The deficit totaled 4.5% of economic output last year, compared with an average of 2.9% over the previous 50 years. Debt-to-GDP has more than doubled, from 35% at the end of 2007 to 78% by the end of 2018, and is on track to hit 93% by 2029.

“MMT has been standing with its feet in the same spot for decades,” Ms. Kelton said. “The mainstream economists keep inching, inching, a little bit closer. It’s something we’ve been watching for a very long time.”

Ms. Kelton is everywhere these days—on cable television and public radio, penning opinion columns and keynoting financial industry conferences. She has a book on MMT being released in April 2020.

Still, many mainstream economists on the left and right say MMT takes the idea of deficit spending too far.

In a survey by the University of Chicago’s Booth School of Business of 38 mainstream academic economists, 88% disagreed or strongly disagreed that countries that borrow in their own currency don’t need to worry about deficits.

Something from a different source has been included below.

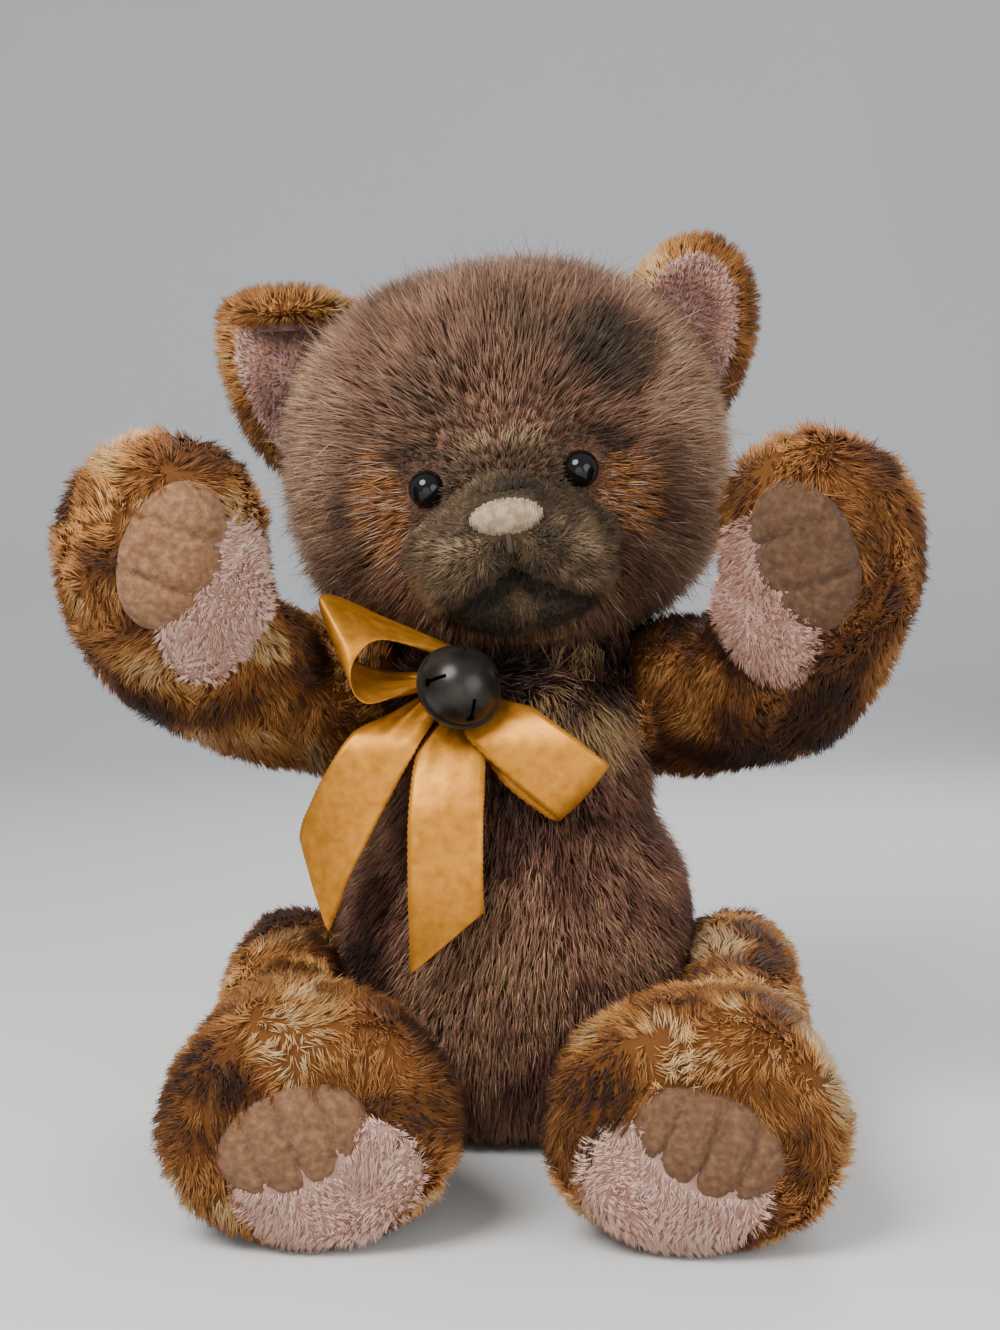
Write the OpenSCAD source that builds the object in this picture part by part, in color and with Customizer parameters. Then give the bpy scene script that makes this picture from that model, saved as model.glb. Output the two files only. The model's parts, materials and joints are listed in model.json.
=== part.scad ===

The critics say MMT will lead to the very outcome Ms. Kelton and other proponents says it is designed to avoid: surging inflation and interest rates. They also say rising government spending will crowd out more productive private investment.

“How much more debt can you have on the U.S. balance sheet and not have global financial markets react? I don’t know the answer to that,” said Douglas Holtz-Eakin, president of the American Action Forum, a right-leaning think tank, and former Congressional Budget Office director. “I see no reason to run the experiment, ‘When do we have a crisis?’ Let’s just not.”

Mainstream economists say the government must tax businesses and households to pay for spending. Whatever it doesn’t raise through taxes it borrows by issuing bonds.

MMT rejects this as backward. Spending isn’t constrained by the government’s ability to raise taxes or borrow, because the government can always create more money to fund itself. The real constraint on spending is the ability of the economy to absorb new spending without creating shortages and inflation.

In this worldview, fiscal and monetary policy are more tightly intertwined than in conventional economics. The central bank could accept IOUs from the Treasury to fund new spending—a step it can’t necessarily take under current law—and inflation can be tamed by fiscal policy makers by raising taxes, cutting spending or imposing new regulations. Critics say it is politically impractical and the central bank is best left to manage inflation independently, as it is called on to do in all advanced economies today.

Some of Ms. Kelton’s toughest criticism has come from the left. Some say more government spending is justified now because interest rates are low and would help facilitate it, but they see MMT as the wrong framework for justifying such action.

Former Treasury Secretary Lawrence Summers, a Democrat, in a Foreign Affairs article panned MMT as a ”poor guide to policy in normal economic times.” When Paul Krugman, a Nobel Prize winner in economics and a liberal columnist for the New York Times, tweeted last month, “Still don’t see what we get out of it,” referring to MMT, Ms. Kelton shot back, “How about a superior analytic framework and better predictive record (20+ years running) than any other macro approach.”

She continues to advise the senator on a plan for a federal jobs guarantee, though she hasn’t formally joined any 2020 presidential campaign.

“I don’t feel like just because we’re staring down trillion-dollar deficits we’re out of room and Congress can’t be considering ambitious spending,” she said, predicting the debt-to-GDP ratio could easily reach 150% without causing problems for the economy.